To clarify, the car was highly reliable and handled great, but like a rabid chihuahua, you just didn’t know how it would behave. Sometimes its 3.0 liter regular fuel V6 ran as smooth and silky as a baby’s bottom covered in mineral oil. Other times it would run okay and make barely enough power to reach highway speeds.
Fuel mileage sucked, with the best I ever obtained being 24 miles per gallon – and that happened once. The worst? 12 miles per gallon. On those occasions it surpassed 20 mpg I was ready to kiss the ground. It also had a nasty spark knock that might (or might not) go away with higher octane gasoline.
The brakes took fits of being hard to press later on during my ownership and both rear drums were out of round as the shoes wore down to the steel at the 7:00 position on the right rear and at 4:00 on the left rear with the rest of the shoe looking untouched. Its chestnut colored paint would show etch marks from bird droppings if not removed within ten minutes.
Yet my favorite happened at 57,000 miles. Still living in St. Joseph, one night we were returning from a trip to Kansas City. Being stopped by a red light, the oil light was flashing at idle speed. Upon taking off, the light ceased. Being leery, I was able to determine this would happen at idle speed if the engine had been running for an hour or longer. After dealing with two jackass infested Ford dealers, a larger dealer in Kansas City was able to diagnose excessive crankshaft bearing clearance. It seems Ford was having a rash of such problems with the 3.0 Vulcan engine. Had my health at the time not compromised my finances, this Taurus would have gone away. To their credit, the problem was effectively fixed.
Upon Mrs. Jason experiencing undiagnosable brake issues in 2009, we sold the car to someone who seemed unconcerned about that problem. We had put 75,000 miles on it.

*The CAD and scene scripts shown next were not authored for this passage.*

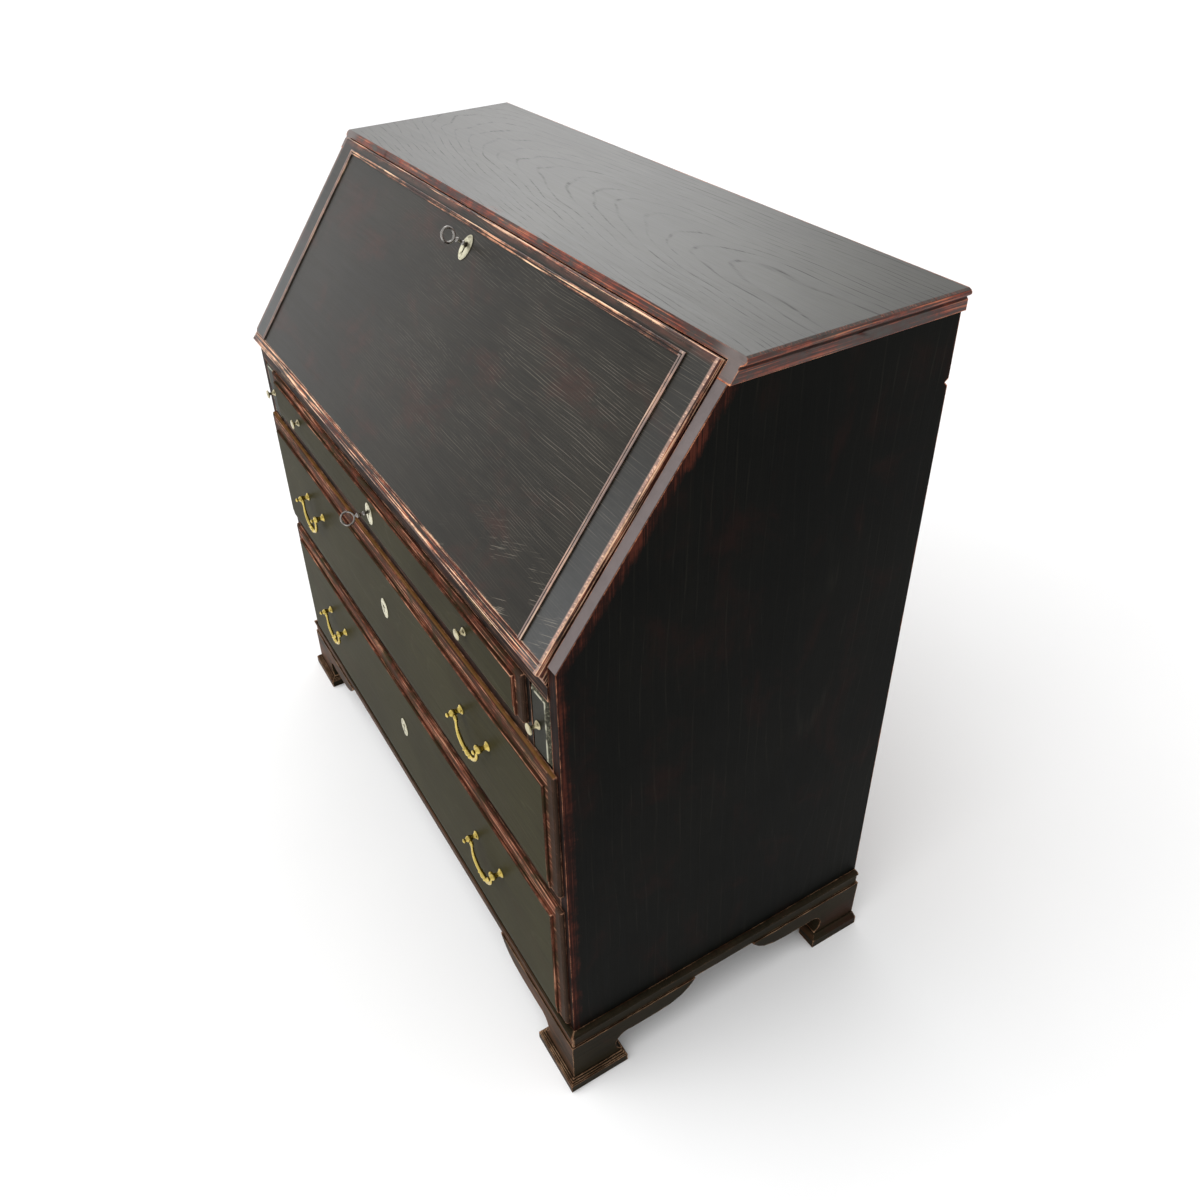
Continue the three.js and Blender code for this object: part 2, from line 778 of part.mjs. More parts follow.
function bail() {
  const arm = [
    [HANDLE_HALF - 2.2, 0, 1.4],
    [HANDLE_HALF - 5.6, 0, 1.4],
    [HANDLE_HALF - 5.7, 0, 2.4],
    [HANDLE_HALF - 7.6, -1.2, 2.9],
    [HANDLE_HALF - 8.8, -4.5, 2.6],
    [HANDLE_HALF - 8.6, -9, 2.1],
    [HANDLE_HALF - 8.2, -15, 2.2],
    [HANDLE_HALF - 9.6, -22, 2.5],
    [HANDLE_HALF - 14, -29, 2.9],
    [HANDLE_HALF - 21, -34.5, 3],
    [HANDLE_HALF - 27.5, -36.6, 3.3],
    [HANDLE_HALF - 29, -37, 4.1],
    [HANDLE_HALF - 30.4, -37.2, 3.2],
    [3, -37.6, 3.4],
  ];
  const left = arm.map(([x, z, r]) => [-x, z, r]);
  return bar([...left, [0, -37.7, 3.6], ...arm.reverse()], 10);
}

function addHandle(prefix, side, x, z) {
  const face = -FIELD_PROUD;
  for (const [tag, end] of [
    ["inner", -side],
    ["outer", side],
  ]) {
    const post = handlePost(end).translate(x + end * HANDLE_HALF, face, z);
    add(`${prefix}_post_${side > 0 ? "right" : "left"}_${tag}`, post, BRASS);
  }
  const hung = bail().translate(x, face - BAIL_STAND, z);
  add(`${prefix}_bail_${side > 0 ? "right" : "left"}`, hung, BRASS);
}

const KEY_1_Z = 648;
const KEY_2_Z = 486;
const KEY_3_Z = 249;
const boxHeadroom = LIP_LAP + 0.5;

add("drawer_1_front", drawerFront(NARROW, DRAWER_1, KEY_1_Z), OAK);
add("drawer_2_front", drawerFront(WIDE, DRAWER_2, KEY_2_Z), OAK);
add("drawer_3_front", drawerFront(WIDE, DRAWER_3, KEY_3_Z), OAK);
add(
  "drawer_1_box",
  drawerBox(NARROW.box, DRAWER_1.bottom + 0.3, DRAWER_1.top - boxHeadroom),
  INNER_OAK,
);
add(
  "drawer_2_box",
  drawerBox(WIDE.box, DRAWER_2.bottom + 0.3, DRAWER_2.top - boxHeadroom - 4),
  INNER_OAK,
);
add(
  "drawer_3_box",
  drawerBox(WIDE.box, DRAWER_3.bottom + 0.3, DRAWER_3.top - boxHeadroom - 4),
  INNER_OAK,
);
for (const [number, z] of [
  [1, KEY_1_Z],
  [2, KEY_2_Z],
  [3, KEY_3_Z],
]) {
  add(`drawer_${number}_escutcheon`, facing(escutcheon(), 0, -FIELD_PROUD, z), BRASS);
}
const drawerKnob = discKnob(DRAWER_KNOB).translate(DRAWER_KNOB.x, -FIELD_PROUD, KEY_1_Z);
addPair("drawer_1_knob", drawerKnob, BRASS);
for (const side of [-1, 1]) {
  addHandle("drawer_2", side, side * HANDLE_X, HANDLE_2_Z);
  addHandle("drawer_3", side, side * HANDLE_X, HANDLE_3_Z);
}

// lock on the inside of drawer 1's front, and its key
const LOCK_1_T = 9;
const lock1 = box(-32, 32, FRONT_T, FRONT_T + LOCK_1_T, KEY_1_Z - 22, DRAWER_1.top - LIP_LAP - 0.5);
const lock1Eye = facing(roundHole(7, -FRONT_T - LOCK_1_T + 2, 0), 0, 0, KEY_1_Z);
add("drawer_1_lock", cut(lock1, lock1Eye), STEEL);
const KEY_1_TURN = (-52 * Math.PI) / 180;
const key1 = key(FIELD_PROUD + FRONT_T + 5, 30, KEY_1_TURN);
add("drawer_1_key", facing(key1, 0, -FIELD_PROUD, KEY_1_Z), STEEL);

// ---------------------------------------------------------------- the fall
// Made with Y running up the slope and Z standing out of it, then set on the slope.
const LOW = AXIS_T;
const fallBody = stackZ([
  [FALL_BACK, -FALL_HALF, FALL_HALF, LOW + 0.6, FALL_TOP],
  [FALL_BACK + 10, -FALL_HALF, FALL_HALF, LOW + 7.5, FALL_TOP],
  [FALL_BACK + 16, -FALL_HALF, FALL_HALF, LOW + 8.5, FALL_TOP],
  [FALL_OUT - 2.8, -FALL_HALF, FALL_HALF, LOW + 8.6, FALL_TOP],
  [FALL_OUT - 1, -FALL_HALF + 0.9, FALL_HALF - 0.9, LOW + 9.2, FALL_TOP - 0.9],
  [FALL_OUT, -FALL_HALF + 3, FALL_HALF - 3, LOW + 10.8, FALL_TOP - 3],
]);
const lowerMoulding = alongX(
  [
    [0.5, FALL_OUT + 1],
    [0.5, FALL_OUT - 1.6],
    [-1.2, FALL_OUT - 2],
    [-2.2, FALL_OUT - 1.2],
    [-3.6, FALL_OUT - 0.8],
    [-4.8, FALL_OUT - 1.5],
    [-6.6, FALL_OUT - 1.5],
    [-9, FALL_OUT - 0.7],
    [-10.4, FALL_OUT],
    [-10.4, FALL_OUT + 1],
  ],
  -FALL_HALF - 1,
  FALL_HALF + 1,
);
const KEY_T = 298;
const lockMortise = box(
  LOCK.x - LOCK.half - FIT,
  LOCK.x + LOCK.half + FIT,
  LOCK.low - FIT,
  FALL_TOP + 1,
  FALL_BACK - 1,
  FALL_BACK + LOCK.t + FIT,
);
const fallGroove = (x) =>
  roundHole(KNUCKLE_R + 0.5, -HINGE_LEAF.half - FIT, HINGE_LEAF.half + FIT)
    .rotateY(Math.PI / 2)
    .translate(x, AXIS_T, FALL_BACK);
const fallSeat = (x) =>
  box(
    x - HINGE_LEAF.half - FIT,
    x + HINGE_LEAF.half + FIT,
    AXIS_T - 1,
    AXIS_T + HINGE_LEAF.depth + FIT,
    FALL_BACK - 1,
    FALL_BACK + HINGE_LEAF.t + FIT,
  );
add(
  "fall_board",
  slopeFrame(
    cut(
      fallBody,
      lowerMoulding,
      lockMortise,
      keyhole(-20, 20).translate(LOCK.x, KEY_T, 0),
      ...[HINGE_X, -HINGE_X].flatMap((x) => [fallGroove(x), fallSeat(x)]),
    ),
  ),
  OAK,
);

// double bead round three sides of the panel, mitred at its upper corners
const BEAD = { half: 432, top: 324.5, low: 0.8 };
const beadSection = [
  [0, 0],
  [0, 1.4],
  [0.9, 2.4],
  [2.3, 2.4],
  [3.2, 1.3],
  [3.9, 1.3],
  [4.7, 2.1],
  [6, 2.1],
  [7, 0.9],
  [7, 0],
];
const beadAt = (x, inwards, t, downwards) =>
  beadSection.map(([w, h]) => [x + inwards * w, t - downwards * w, FALL_OUT + FIT + h]);
add(
  "fall_bead",
  slopeFrame(
    loft([
      beadAt(-BEAD.half, 1, BEAD.low, 0),
      beadAt(-BEAD.half, 1, BEAD.top, 1),
      beadAt(BEAD.half, -1, BEAD.top, 1),
      beadAt(BEAD.half, -1, BEAD.low, 0),
    ]),
  ),
  OAK,
);
add(
  "fall_escutcheon",
  slopeFrame(escutcheon().translate(LOCK.x, KEY_T, FALL_OUT + FIT)),
  BRASS,
);

const BOLT = { half: 12, low: 314, high: 335.8, back: FALL_BACK + 1.6, t: 3.2 };
const lockCase = box(
  LOCK.x - LOCK.half,
  LOCK.x + LOCK.half,
  LOCK.low,
  FALL_TOP - 0.3,
  FALL_BACK,
  FALL_BACK + LOCK.t,
);
const boltWay = box(
  LOCK.x - BOLT.half - FIT,
  LOCK.x + BOLT.half + FIT,
  BOLT.low - 2,
  FALL_TOP + 1,
  BOLT.back - FIT,
  BOLT.back + BOLT.t + FIT,
);
const lockEye = roundHole(7.5, FALL_BACK + LOCK.t - 5, FALL_BACK + LOCK.t + 1);
lockEye.translate(LOCK.x, KEY_T, 0);
add("fall_lock", slopeFrame(cut(lockCase, boltWay, lockEye)), STEEL);
add(
  "fall_bolt",
  slopeFrame(
    box(
      LOCK.x - BOLT.half,
      LOCK.x + BOLT.half,
      BOLT.low,
      BOLT.high,
      BOLT.back,
      BOLT.back + BOLT.t,
    ),
  ),
  STEEL,
);
const FALL_KEY_TURN = (-73 * Math.PI) / 180;
const keyDepth = FALL_OUT - FALL_BACK - LOCK.t + 4.5;
add(
  "fall_key",
  slopeFrame(key(keyDepth, 30, FALL_KEY_TURN).translate(LOCK.x, KEY_T, FALL_OUT)),
  STEEL,
);

// ---------------------------------------------------------------- butt hinges
const barrel = (x0, x1) => roundHole(KNUCKLE_R, x0, x1).rotateY(Math.PI / 2);
const clearBarrel = (x0, x1) => roundHole(KNUCKLE_R + 0.5, x0, x1).rotateY(Math.PI / 2);
function caseLeaf() {
  const { half, middle, depth, t } = HINGE_LEAF;
  const plate = box(-half, half, 0, depth, -t, 0);
  const cleared = cut(plate, clearBarrel(-half - 1, -middle), clearBarrel(middle, half + 1));
  return join(cleared, barrel(-middle + FIT, middle - FIT));
}
function fallLeaf() {
  const { half, middle, depth, t } = HINGE_LEAF;
  const plate = box(-half, half, 0, depth, 0, t);
  const cleared = cut(plate, clearBarrel(-middle, middle));
  return join(cleared, barrel(-half, -middle - FIT), barrel(middle + FIT, half));
}
for (const [tag, x] of [
  ["right", HINGE_X],
  ["left", -HINGE_X],
]) {
  add(`hinge_case_leaf_${tag}`, caseLeaf().translate(x, AXIS_Y, WRITING_Z), BRASS);
  add(`hinge_fall_leaf_${tag}`, slopeFrame(fallLeaf().translate(x, AXIS_T, FALL_BACK)), BRASS);
}

// the origin stands on the floor, under the middle of the desk's overall box
const overall = new THREE.Box3().setFromObject(desk);
desk.position.set(0, -(overall.min.y + overall.max.y) / 2, 0);

export default desk;
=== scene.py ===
"""The looks of the slant-front secretary desk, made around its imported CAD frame.

Metres, +Z up, the front faces -Y, and X runs to the right of someone facing the front.
"""

import json
import math

import bpy
from mathutils import Matrix, Vector


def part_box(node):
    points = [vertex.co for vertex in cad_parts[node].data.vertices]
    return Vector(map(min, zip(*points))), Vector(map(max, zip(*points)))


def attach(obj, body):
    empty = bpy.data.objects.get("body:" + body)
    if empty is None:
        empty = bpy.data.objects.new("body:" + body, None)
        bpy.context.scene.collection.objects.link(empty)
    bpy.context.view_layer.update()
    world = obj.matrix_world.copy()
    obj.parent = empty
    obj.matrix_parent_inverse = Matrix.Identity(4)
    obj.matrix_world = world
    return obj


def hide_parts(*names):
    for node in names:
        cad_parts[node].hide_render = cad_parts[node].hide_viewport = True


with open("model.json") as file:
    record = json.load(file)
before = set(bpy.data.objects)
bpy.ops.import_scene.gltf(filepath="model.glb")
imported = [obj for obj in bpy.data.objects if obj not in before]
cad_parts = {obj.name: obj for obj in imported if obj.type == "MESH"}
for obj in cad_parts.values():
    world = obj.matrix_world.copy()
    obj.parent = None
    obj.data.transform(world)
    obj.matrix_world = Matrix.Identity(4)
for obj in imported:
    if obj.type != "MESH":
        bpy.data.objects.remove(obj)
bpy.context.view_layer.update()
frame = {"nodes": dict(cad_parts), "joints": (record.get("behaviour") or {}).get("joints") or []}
NODES = frame["nodes"]
JOINTS = {j["name"]: j for j in frame["joints"]}
MM = 0.001
SIDES = {"left": -1, "right": 1}
X, Y, Z = Vector((1, 0, 0)), Vector((0, 1, 0)), Vector((0, 0, 1))

# the slant: OUT stands out of the closed fall, UP runs up it
OUT = Vector(JOINTS["fall_key_turn"]["axis"]).normalized()
UP = Vector((0, OUT.z, -OUT.y))


# ---------------------------------------------------------------- shader nodes
def rgb(red, green, blue):
    """A colour given in screen values from 0 to 255, as the linear RGBA that shaders take."""

    def linear(v):
        v /= 255
        return v / 12.92 if v <= 0.04045 else ((v + 0.055) / 1.055) ** 2.4

    return (linear(red), linear(green), linear(blue), 1.0)


WHITE = (1, 1, 1, 1)


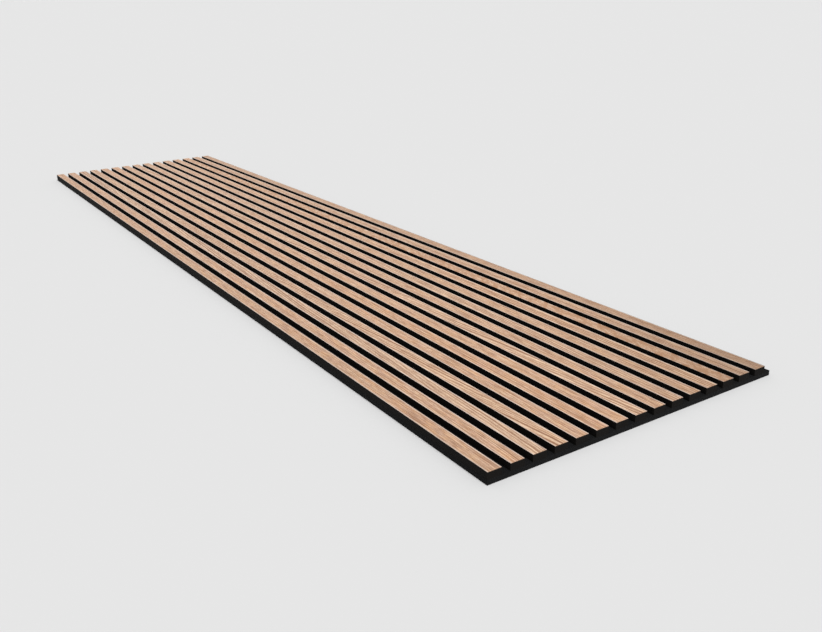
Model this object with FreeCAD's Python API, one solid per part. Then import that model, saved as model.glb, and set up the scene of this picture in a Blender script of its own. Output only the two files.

I have driven many more Taurii than those listed here, with my estimation being somewhere around seventy-five in total. For me, the most comfortable to drive were the 1996 to 1999 models, with the 1992 to 1995 models being the best handling, and the 2000 to 2005 being the best long distance cruisers.
Without doubt there is a broad spectrum of opinions and experiences with the Ford Taurus. These were mine, good and bad.